# EXERCISE INSTRUCTIONS
Pick out every line of the entries below where "behind" occurs, and copy those lines.

# INPUT DATA
+++

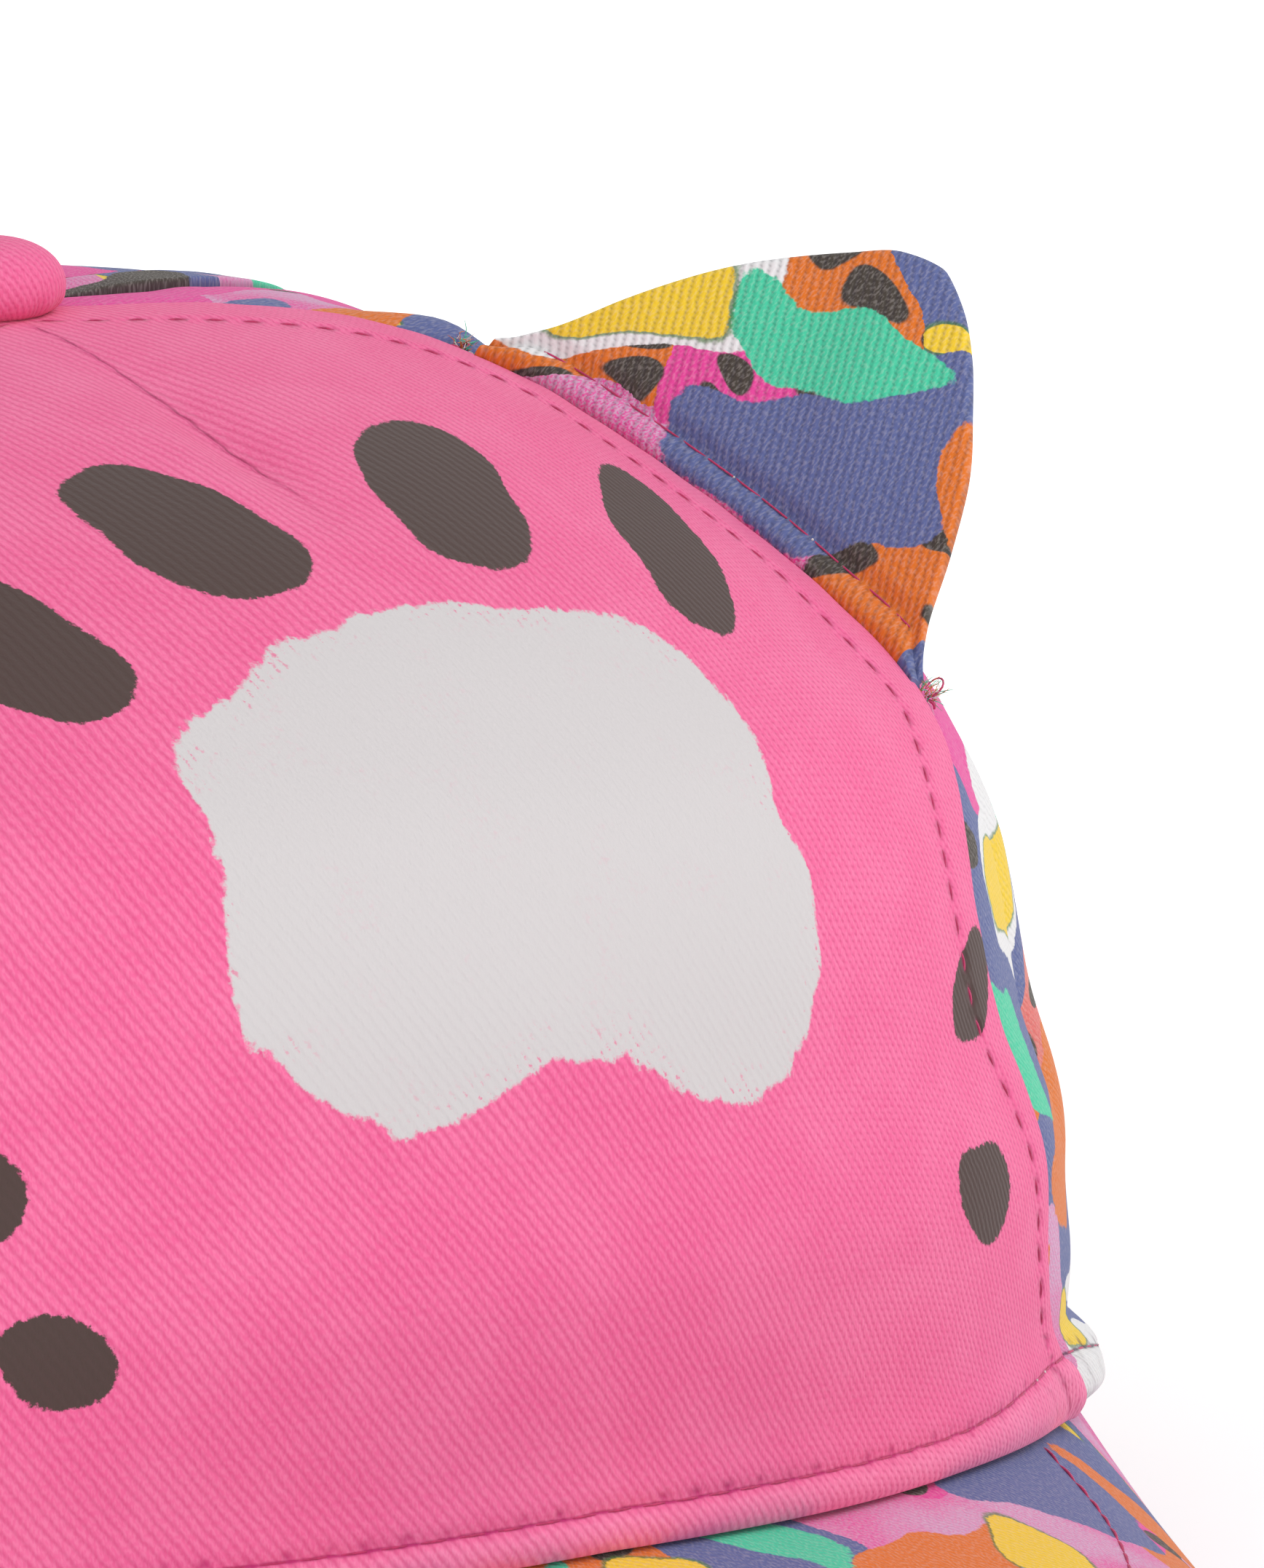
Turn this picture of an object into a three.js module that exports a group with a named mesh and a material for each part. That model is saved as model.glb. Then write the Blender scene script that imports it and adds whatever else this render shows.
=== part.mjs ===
// A child's cap with two small ears: five cloth panels round a covered button, a curved peak and
// a plain band inside the rim. Millimetres, +Z up, the front towards -Y, at rest on the back of
// its rim and on the two low sides of its peak. Shapes are worked out about the rim's middle.
import * as THREE from 'three';
import { mergeVertices } from 'three/addons/utils/BufferGeometryUtils.js';

// Driving dimensions
const HALF_WIDTH = 77.2;
const HALF_LENGTH = 89.6;
const CROWN_HEIGHT = 97;
const BUTTON_SET_BACK = 3.6;
const CLOTH = 1.8;
const GAP = 0.3;
const SEAM_GAP = 0.4;

// Rim: its height over the surface, by the angle from the front
const RIM = [
  { angle: 0, height: 24.2 },
  { angle: 25, height: 22.2 },
  { angle: 50, height: 17.2 },
  { angle: 60, height: 14.7 },
  { angle: 75, height: 11.1 },
  { angle: 90, height: 8.1 },
  { angle: 105, height: 5.6 },
  { angle: 120, height: 3.3 },
  { angle: 150, height: 0.2 },
  { angle: 165, height: 0 },
  { angle: 180, height: 0 },
];

// Crown: shares of the rim's half width and half length, by lift, an angle that climbs from
// 0 at the rim to 90 under the button
const CROWN = [
  { lift: 0, width: 1, length: 1 },
  { lift: 7, width: 1, length: 0.99 },
  { lift: 14, width: 1, length: 0.988 },
  { lift: 24, width: 0.951, length: 0.953 },
  { lift: 33, width: 0.925, length: 0.925 },
  { lift: 43, width: 0.864, length: 0.869 },
  { lift: 52, width: 0.734, length: 0.773 },
  { lift: 62, width: 0.591, length: 0.632 },
  { lift: 70, width: 0.49, length: 0.492 },
  { lift: 78, width: 0.366, length: 0.325 },
  { lift: 90, width: 0, length: 0 },
];

// Seams on one side of the cap: their angle from the front, by lift
const SEAMS = [
  { lift: 0, front: 47, back: 117 },
  { lift: 9, front: 42.5, back: 116 },
  { lift: 18, front: 42.1, back: 115 },
  { lift: 30, front: 40, back: 114 },
  { lift: 44, front: 48.7, back: 113 },
  { lift: 58, front: 58.6, back: 112 },
  { lift: 72, front: 69.7, back: 110 },
  { lift: 90, front: 78.5, back: 108 },
];

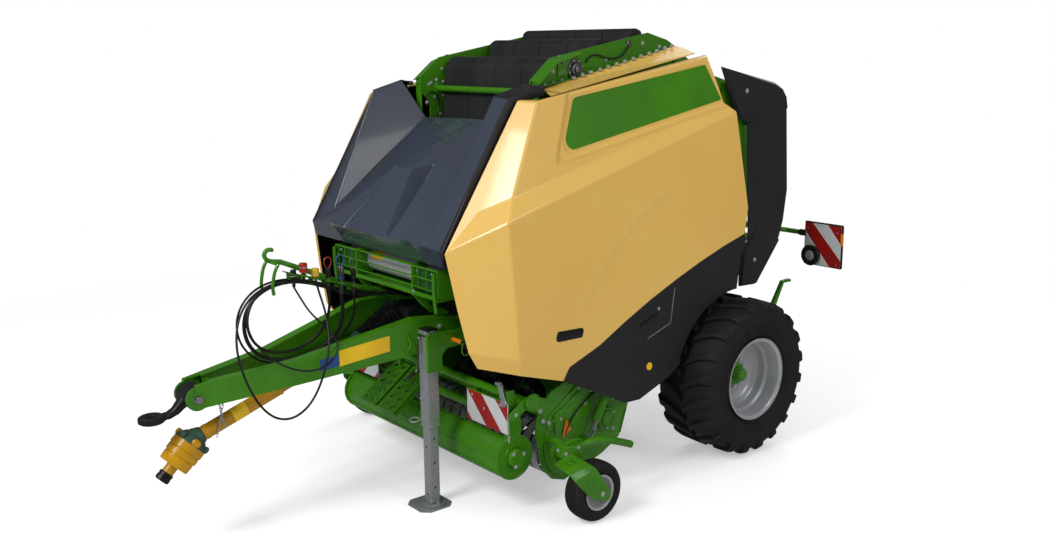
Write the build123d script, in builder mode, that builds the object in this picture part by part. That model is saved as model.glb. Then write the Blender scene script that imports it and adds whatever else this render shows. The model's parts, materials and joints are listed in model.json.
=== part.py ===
"""Round baler with a belt chamber, towed by its drawbar and driven by a shaft.

Frame: +Z up with the ground at z = 0, +X to the machine's left, the drawbar
towards -Y and the tailgate towards +Y.  Millimetres.  The origin is below the
middle of the whole machine.
"""
from build123d import *
import math
import os

os.makedirs("parts", exist_ok=True)

# ---------------------------------------------------------------- driving sizes
# running gear
AXLE_Y = 1450.0            # axle behind the origin
TYRE_R = 575.0             # free radius of the main tyre, so also the axle height
TYRE_W = 510.0             # section width of the main tyre
TYRE_MID_X = 1070.0        # middle of the main tyre from the centre line
RIM_R = 303.5              # flange radius of the 22.5 inch rim
HUB_R = 78.0
SPINDLE_R = 35.0
SPINDLE_END_X = 1120.0
RUNNING_FIT = 0.05         # radial clearance of a shaft in its bore
SEAT_GAP = 0.3             # tyre to rim
AXLE_TUBE = 120.0
# chamber
WALL_X = 620.0             # inner face of the chamber's side walls
WALL_T = 12.0
BELT_W = 1176.0
BELT_T = 9.0
SPLIT_Y = 1289.0           # rear edge of the fixed walls
SPLIT_GAP = 11.0           # to the tailgate's walls
TAIL_PIVOT = (1240.0, 2880.0)      # y, z
PIVOT_R = 20.0
# intake
ROTOR = (238.0, 483.0)     # y, z, also the pivot of the pickup
ROTOR_R = 205.0
ROTOR_SHAFT_R = 38.0
REEL = (-150.0, 335.0)     # y, z
REEL_R = 150.0             # to the tine bars' far side
PICKUP_X = 950.0           # inner face of the pickup's end plates
PICKUP_T = 12.0
GUARD_PIVOT = (-424.0, 749.0)      # y, z
# gauge wheels on the pickup
GAUGE = (-193.0, 196.0)    # y, z
GAUGE_R = 196.0
GAUGE_W = 150.0
GAUGE_OUT_X = 1398.0       # outer face of the gauge tyre
FORK_X = 1406.0            # inner face of the fork plate outside it
FORK_T = 12.0
GAUGE_RIM_R = 117.0
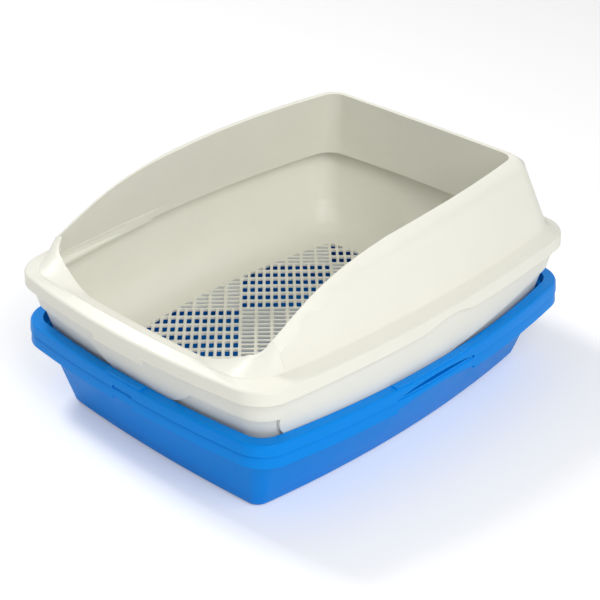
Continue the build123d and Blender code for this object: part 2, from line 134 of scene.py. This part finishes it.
@dataclass(frozen=True)
class MouldedPolypropylene:
    """Injection-moulded polypropylene from a polished tool.

    The eye sees a waxy satin with a broad soft highlight, a little light carried inside
    the wall, faint flow waves and a trace of dust-fine unevenness in the gloss.
    """

    name: str
    resin: Resin
    roughness: float = 0.34
    ior: float = 1.49
    mirror_level: float = 0.5
    glow_depth_mm: float = 1.2
    glow_weight: float = 0.12
    wave_length_mm: float = 38.0
    wave_height_mm: float = 0.05
    grain_size_mm: float = 0.9
    grain_height_mm: float = 0.006
    gloss_change: float = 0.06
    gloss_drift_mm: float = 22.0
    cloud_size_mm: float = 60.0
    deeper_tint: float = 0.955

    def material(self) -> bpy.types.Material:
        """Build the node material.

        Returns:
            The new material.
        """
        material = bpy.data.materials.new(self.name)
        material.use_nodes = True
        tree = material.node_tree
        shader = tree.nodes["Principled BSDF"]
        colour = linear_colour(self.resin.value)
        place = add_node(tree, "ShaderNodeTexCoord", {}, {}).outputs["Object"]
        tint = self.tint(tree, place, colour)
        tree.links.new(tint, shader.inputs["Base Color"])
        tree.links.new(self.gloss(tree, place), shader.inputs["Roughness"])
        tree.links.new(self.surface(tree, place), shader.inputs["Normal"])
        shader.inputs["IOR"].default_value = self.ior
        shader.inputs["Specular IOR Level"].default_value = self.mirror_level
        shader.inputs["Subsurface Weight"].default_value = self.glow_weight
        shader.inputs["Subsurface Scale"].default_value = self.glow_depth_mm * MM
        shader.inputs["Subsurface Radius"].default_value = (1.0, 1.0, 1.0)
        return material

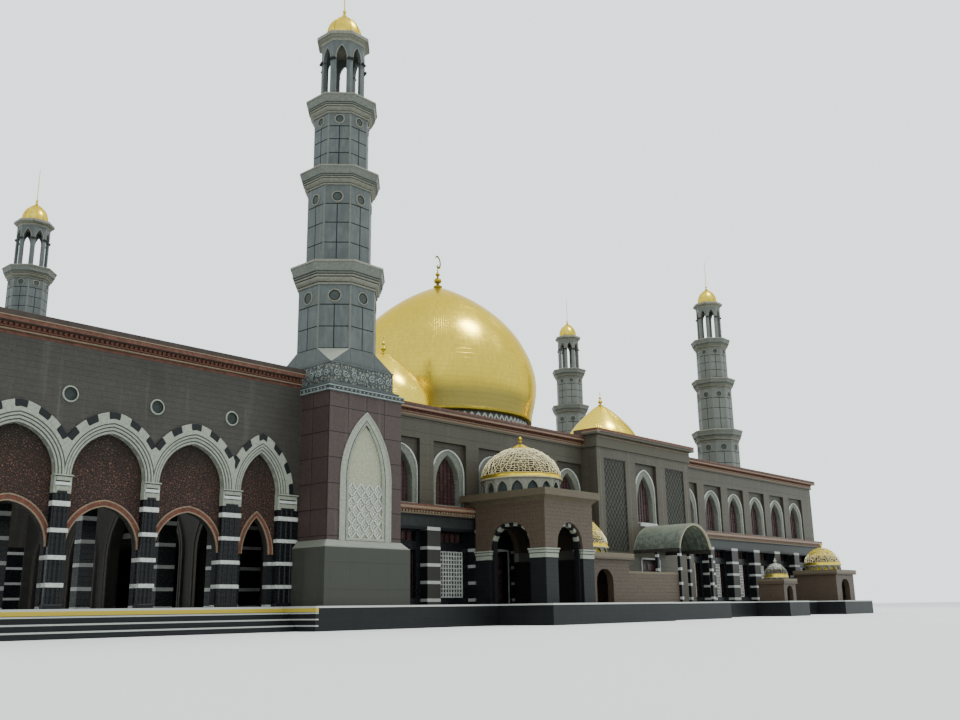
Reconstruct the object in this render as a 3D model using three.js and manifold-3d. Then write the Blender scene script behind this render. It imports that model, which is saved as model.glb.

+++

# ANSWER TO THIS EXERCISE
AXLE_Y = 1450.0            # axle behind the origin
Reconstruct the object in this render as a 3D model using three.js and manifold-3d. Then write the Blender scene script behind this render. It imports that model, which is saved as model.glb.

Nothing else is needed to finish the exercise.